As Our Blessed Lady stood beneath the Cross, she saw the blood trickling from His thorn-crowned head into His eyes but could not reach His sacred face to wipe the drops away. She saw His lips parched with thirst, pale and bloodless, but was unable to give Him a refreshing drink. His head had no pillow to rest upon, yet she was prevented from supporting it or letting it repose upon her bosom. Who can comprehend the anguish endured by her motherly heart during those three endless hours of dreadful helplessness!

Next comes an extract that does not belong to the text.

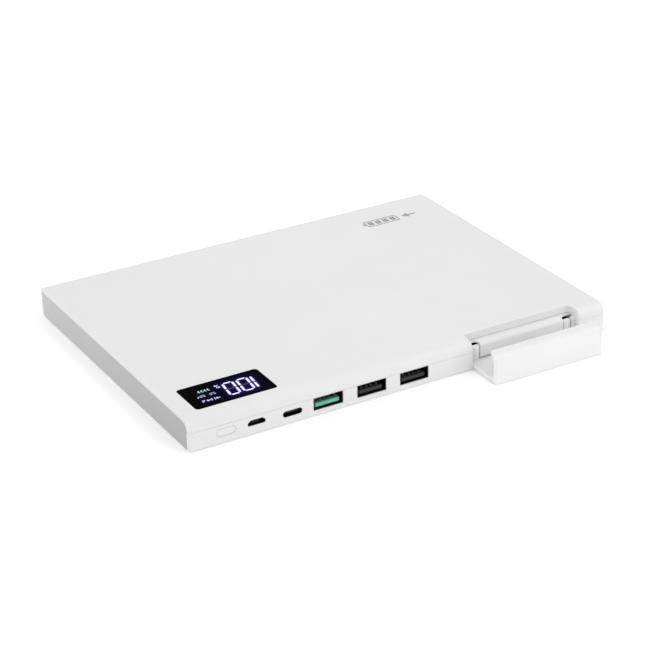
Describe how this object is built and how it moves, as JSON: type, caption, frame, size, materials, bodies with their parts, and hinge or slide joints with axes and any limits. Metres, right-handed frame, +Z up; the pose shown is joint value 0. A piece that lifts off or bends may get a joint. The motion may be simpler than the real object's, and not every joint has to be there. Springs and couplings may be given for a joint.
{
  "type": "power bank",
  "caption": "Flat rectangular power bank with sockets, a display window and a power button on its front edge, and a pull-out hook that hangs it on a laptop lid.",
  "frame": {"origin": "centre of the case's footprint on the plane of its underside", "axes": "+X along the long edge, +Y away from the edge with the sockets, +Z up out of the face with the display"},
  "size_m": [0.198, 0.163, 0.0135],
  "materials": {
    "case_plastic": "fine satin moulded plastic, white",
    "hook_plastic": "smooth satin moulded plastic, white",
    "button_plastic": "smooth satin moulded plastic, white",
    "window_plastic": "polished smoked acrylic",
    "display_plastic": "dark segment display block",
    "board": "green solder mask",
    "steel": "plated steel",
    "screw_steel": "zinc plated steel",
    "black_plastic": "black moulded plastic",
    "green_plastic": "green moulded plastic",
    "gold_contacts": "gold plated contacts",
    "nickel": "nickel strip",
    "cell_foil": "laminated foil pouch",
    "foam": "closed-cell foam",
    "tape": "double-sided tape",
    "ferrite": "moulded ferrite",
    "chip_epoxy": "epoxy package",
    "capacitor_sleeve": "sleeved can",
    "lead_insulation": "silicone insulation"
  },
  "bodies": {
    "case": {"top_cover": "case_plastic", "bottom_cover": "case_plastic", "end_panel_left": "case_plastic", "end_panel_right": "case_plastic", "display_window": "window_plastic", "display_module": "display_plastic", "main_board": "board", "board_screws": "screw_steel", "usb_a_shell_1": "steel", "usb_a_tongue_1": "green_plastic", "usb_a_contacts_1": "gold_contacts", "usb_a_shell_2": "steel", "usb_a_tongue_2": "black_plastic", "usb_a_contacts_2": "gold_contacts", "usb_a_shell_3": "steel", "usb_a_tongue_3": "black_plastic", "usb_a_contacts_3": "gold_contacts", "usb_c_shell": "steel", "usb_c_tongue": "black_plastic", "usb_c_contacts": "gold_contacts", "micro_usb_shell": "steel", "micro_usb_tongue": "black_plastic", "switch_body": "black_plastic", "slide_guide_left": "black_plastic", "slide_guide_right": "black_plastic", "battery_cell_left": "cell_foil", "battery_cell_middle": "cell_foil", "battery_cell_right": "cell_foil", "cell_tabs": "nickel", "foam_pads": "foam", "cell_tapes": "tape", "protection_board": "board", "protection_transistors": "chip_epoxy", "battery_leads": "lead_insulation", "temperature_sensor": "chip_epoxy", "power_inductors": "ferrite", "control_chip": "chip_epoxy", "power_transistors": "chip_epoxy", "board_capacitors": "capacitor_sleeve"},
    "hook_body": {"hook": "hook_plastic", "slider_bar": "steel", "slider_screws": "screw_steel"},
    "button_body": {"power_button": "button_plastic"},
    "plunger_body": {"switch_plunger": "black_plastic"}
  },
  "joints": [
    {"name": "hook_slide", "type": "slide", "parent": "case", "child": "hook_body", "axis": [0, 1, 0], "range_m": [0, 0.017]},
    {"name": "button_press", "type": "slide", "parent": "case", "child": "button_body", "axis": [0, 1, 0], "range_m": [0, 0.0004]},
    {"name": "switch_press", "type": "slide", "parent": "case", "child": "plunger_body", "axis": [0, 1, 0], "range_m": [0, 0.0004]}
  ],
  "couplings": [
    {"joint": "switch_press", "follows": "button_press", "ratio": 1}
  ]
}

Another source of Mary’s unutterable grief was man’s ingratitude for Our Lord’s Passion, and the eternal perdition of so many souls for whom her Son’s Precious Blood would be shed in vain. She, the Queen of the Apostles, the Mother of the Church, saw passing before her eyes a vision of the heedlessness of mankind for sins forgiven, the relapses into mortal sin, the cold indifference, the disgust for divine things, the desecration of the holy sacraments, the rejection and abuse of grace on the part of so many souls – all consequences of the basest ingratitude.

For fifteen years after the death of her beloved Son, until her own happy departure, the Passion of Our Lord was renewed over and over again in the heart of the Blessed Virgin. It was revealed to Mary of Agreda that after the Ascension of her Son, Mary suffered inexpressibly every Friday, as do certain privileged souls who are favored with the stigmata. All these sufferings Mary endured for love of us. St. Gabriel of Our Lady of Sorrows tells us of Mary's love, faith, and constancy at the foot of the Cross:
She will never let herself be outdone in love, but will ever remain supreme. If you are in danger, she will hasten to free you. If you are troubled, she will console you. If you are sick, she will bring you relief. If you are in need, she will help you. She does not look to see what kind of person you have been. She simply comes to a heart that wants to love her. She comes quickly and opens her merciful heart to you, embraces you and consoles and serves you. She will even be at hand to accompany you on the trip to eternity.
Devotion to the sorrows of Mary is a source of great graces because it is so pleasing to our Divine Lord. Many spiritual writers say that through her sufferings Mary placed an obligation, as it were, upon her Son, which constrains Him to grant her whatever she asks of Him. As soon as we sympathize with the sorrows of His Mother, we draw our Savior to ourselves. St. Bernard says:
“Jesus is at the disposal of those who devoutly meditate on the sufferings of His Mother.”
Our Lord said to Bl. Veronica of Binasco:
“My daughter, the tears which you shed in compassion for My sufferings are pleasing to Me, but bear in mind that on account of My excessive love for My Mother, the tears you shed in compassion for her sufferings are still more precious.”
St. Bernardine of Siena says the sorrow of Mary was so great that if it had been equally divided among all men, they would have died immediately. As great as was her love for Jesus – and it was unspeakably great – so great also was the sorrow of Mary at His Passion.